Notre business-model, c’est la location d’hôtels sur de longues durées. A Hammamet, aujourd’hui, ce sont 22 années de confiance sur l’hôtel Manar avec la famille Fakhfakh et surtout feu Mokhtar Fakhfakh qui était une sommité. Sur les Palm Beach également, le regretté Mongi Loukil est, pour moi, l’un des plus grands hôteliers que la Tunisie ait connu. Les hôtels Palm Beach sont parmi les meilleurs en Tunisie, dont celui de Tozeur. Je citerai aussi Jilani Attia, Jean Claude Vella… On ne loue pas un hôtel juste pour le louer. En période de crise, on s’est mis autour d’une table et on a pu stabiliser la relation. Nous avons fait la même chose avec les banques notamment pour honorer nos engagements. Je dois au passage saluer René Trabelsi. Nous avons eu de bons ministres mais lui a bien réagi aux derniers problèmes, il est toujours joignable.

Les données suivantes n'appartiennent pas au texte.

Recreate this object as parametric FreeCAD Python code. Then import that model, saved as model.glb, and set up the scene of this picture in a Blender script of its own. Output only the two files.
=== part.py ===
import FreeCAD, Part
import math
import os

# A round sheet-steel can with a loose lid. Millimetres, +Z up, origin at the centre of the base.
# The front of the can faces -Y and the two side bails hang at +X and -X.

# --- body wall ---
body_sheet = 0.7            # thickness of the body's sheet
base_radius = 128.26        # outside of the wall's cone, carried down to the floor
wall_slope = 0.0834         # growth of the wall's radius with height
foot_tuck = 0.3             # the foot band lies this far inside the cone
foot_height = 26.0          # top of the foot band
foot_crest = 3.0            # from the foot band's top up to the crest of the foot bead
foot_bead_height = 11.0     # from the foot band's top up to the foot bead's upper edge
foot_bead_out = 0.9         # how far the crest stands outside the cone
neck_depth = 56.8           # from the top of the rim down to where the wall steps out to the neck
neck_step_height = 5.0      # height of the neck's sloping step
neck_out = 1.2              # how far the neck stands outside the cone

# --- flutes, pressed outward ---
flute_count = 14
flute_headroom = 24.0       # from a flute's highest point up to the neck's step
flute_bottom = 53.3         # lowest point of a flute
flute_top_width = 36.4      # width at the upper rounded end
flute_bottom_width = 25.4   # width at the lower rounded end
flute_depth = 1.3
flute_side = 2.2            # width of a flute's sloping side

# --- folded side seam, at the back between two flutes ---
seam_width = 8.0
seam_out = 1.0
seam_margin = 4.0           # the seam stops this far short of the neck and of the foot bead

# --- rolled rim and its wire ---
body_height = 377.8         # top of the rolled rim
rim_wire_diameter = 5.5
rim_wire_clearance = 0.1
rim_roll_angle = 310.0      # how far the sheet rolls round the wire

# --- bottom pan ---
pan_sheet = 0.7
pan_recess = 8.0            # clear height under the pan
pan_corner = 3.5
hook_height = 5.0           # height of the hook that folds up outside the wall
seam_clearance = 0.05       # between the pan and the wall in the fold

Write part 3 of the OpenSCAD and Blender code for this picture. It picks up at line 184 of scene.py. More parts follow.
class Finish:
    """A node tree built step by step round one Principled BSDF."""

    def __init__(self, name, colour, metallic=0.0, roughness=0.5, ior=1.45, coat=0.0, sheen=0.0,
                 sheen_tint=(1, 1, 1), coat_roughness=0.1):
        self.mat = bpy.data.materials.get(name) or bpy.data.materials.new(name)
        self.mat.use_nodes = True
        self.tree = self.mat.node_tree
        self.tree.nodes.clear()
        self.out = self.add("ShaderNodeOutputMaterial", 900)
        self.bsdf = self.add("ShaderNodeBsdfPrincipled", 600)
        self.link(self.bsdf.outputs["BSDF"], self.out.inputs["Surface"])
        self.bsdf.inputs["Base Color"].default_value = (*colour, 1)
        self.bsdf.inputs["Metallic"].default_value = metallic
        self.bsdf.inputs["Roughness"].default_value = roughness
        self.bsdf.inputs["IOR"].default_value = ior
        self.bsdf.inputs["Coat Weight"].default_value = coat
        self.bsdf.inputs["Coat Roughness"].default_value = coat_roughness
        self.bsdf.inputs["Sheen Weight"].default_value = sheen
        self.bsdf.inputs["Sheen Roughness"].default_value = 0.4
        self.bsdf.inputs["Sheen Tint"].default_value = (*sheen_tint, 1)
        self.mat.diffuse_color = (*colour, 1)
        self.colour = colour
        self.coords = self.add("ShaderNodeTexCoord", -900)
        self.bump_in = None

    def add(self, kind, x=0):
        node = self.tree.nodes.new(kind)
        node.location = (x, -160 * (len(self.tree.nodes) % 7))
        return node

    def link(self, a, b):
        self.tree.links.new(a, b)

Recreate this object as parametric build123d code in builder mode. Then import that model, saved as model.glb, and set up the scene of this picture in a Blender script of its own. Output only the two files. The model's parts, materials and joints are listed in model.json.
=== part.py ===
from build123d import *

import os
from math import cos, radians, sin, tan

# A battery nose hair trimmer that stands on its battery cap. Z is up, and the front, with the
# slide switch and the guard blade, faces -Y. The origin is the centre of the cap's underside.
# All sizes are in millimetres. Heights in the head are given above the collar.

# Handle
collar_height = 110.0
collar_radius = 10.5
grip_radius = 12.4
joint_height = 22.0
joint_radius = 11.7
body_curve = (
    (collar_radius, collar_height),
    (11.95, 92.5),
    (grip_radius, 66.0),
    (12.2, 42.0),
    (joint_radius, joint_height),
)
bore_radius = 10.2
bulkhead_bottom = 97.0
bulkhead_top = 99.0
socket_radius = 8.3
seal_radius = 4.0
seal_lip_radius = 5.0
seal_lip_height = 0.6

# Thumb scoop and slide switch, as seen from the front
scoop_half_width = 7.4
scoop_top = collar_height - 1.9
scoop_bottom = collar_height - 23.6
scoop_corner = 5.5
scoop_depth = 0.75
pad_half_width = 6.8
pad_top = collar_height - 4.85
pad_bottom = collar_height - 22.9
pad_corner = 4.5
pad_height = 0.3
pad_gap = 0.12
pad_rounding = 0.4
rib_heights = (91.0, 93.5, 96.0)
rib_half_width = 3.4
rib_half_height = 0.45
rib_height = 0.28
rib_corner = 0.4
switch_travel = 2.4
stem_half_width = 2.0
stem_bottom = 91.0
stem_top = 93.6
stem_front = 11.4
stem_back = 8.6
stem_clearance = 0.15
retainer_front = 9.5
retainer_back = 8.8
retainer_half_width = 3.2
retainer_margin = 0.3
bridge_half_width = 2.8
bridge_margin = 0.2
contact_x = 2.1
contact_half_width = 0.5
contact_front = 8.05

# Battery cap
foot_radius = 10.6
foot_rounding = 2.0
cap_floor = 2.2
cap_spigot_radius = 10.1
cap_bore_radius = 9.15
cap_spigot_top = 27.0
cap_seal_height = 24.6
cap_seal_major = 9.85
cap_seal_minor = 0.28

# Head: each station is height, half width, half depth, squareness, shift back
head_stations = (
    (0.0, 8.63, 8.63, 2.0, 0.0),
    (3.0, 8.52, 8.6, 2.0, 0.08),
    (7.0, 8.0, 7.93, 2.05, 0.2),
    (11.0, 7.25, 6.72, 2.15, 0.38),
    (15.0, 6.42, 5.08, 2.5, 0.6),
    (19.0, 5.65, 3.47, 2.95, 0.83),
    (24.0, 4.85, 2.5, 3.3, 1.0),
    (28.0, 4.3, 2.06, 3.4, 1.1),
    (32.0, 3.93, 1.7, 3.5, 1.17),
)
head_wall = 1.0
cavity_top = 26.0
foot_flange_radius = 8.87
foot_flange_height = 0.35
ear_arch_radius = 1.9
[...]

Ceci étant, votre politique tarifaire est quelquefois mise à l’index par certains. Que diriez-vous à vos détracteurs ?

Le bradage ne nous ramène pas les bons clients. Nos prix sont élevés parce qu’il y a une offre et une reconnaissance de nos clients par rapport à cette offre. Notre slogan est « Our promise, you will come back » car nous savons que nos clients reviendront parce qu’ils auront été satisfaits, grâce aussi à nos équipes. Nous avons un taux de revenants très important qui peut atteindre jusqu’à 70% dans certains hôtels. Nous avons des clients qui choisissent leur chambre 6 ou 7 mois à l’avance. Ils sont sûrs de l’expérience qu’ils vont se voir offrir et nous anticipons sur leur retour.

Un mot sur votre politique de ressources humaines ?

Nous avons créé un sens de l’appartenance à l’entreprise basé sur l’honnêteté, l’engagement et les compétences. En période de crise, c’est l’engagement du personnel qui nous a encouragés à persévérer. Nous avons actuellement 6000 collaborateurs dont 50% à plein temps et 50% de semi-saisonniers finalement car nous essayons d’étirer la saison 8 mois sur 12 et nous prenons en considération les critères sociaux de ces collaborateurs pendant les périodes de fermeture ou d’activité réduite. Sinon, nous avons une véritable académie Magic Hotels où l’on peut gravir rapidement les échelons en interne. Au Maroc où nous avons deux hôtels, 50% des cadres sont Tunisiens. Il y a beaucoup de rotation de staff en hautes saisons entre Egypte, Maroc et Tunisie.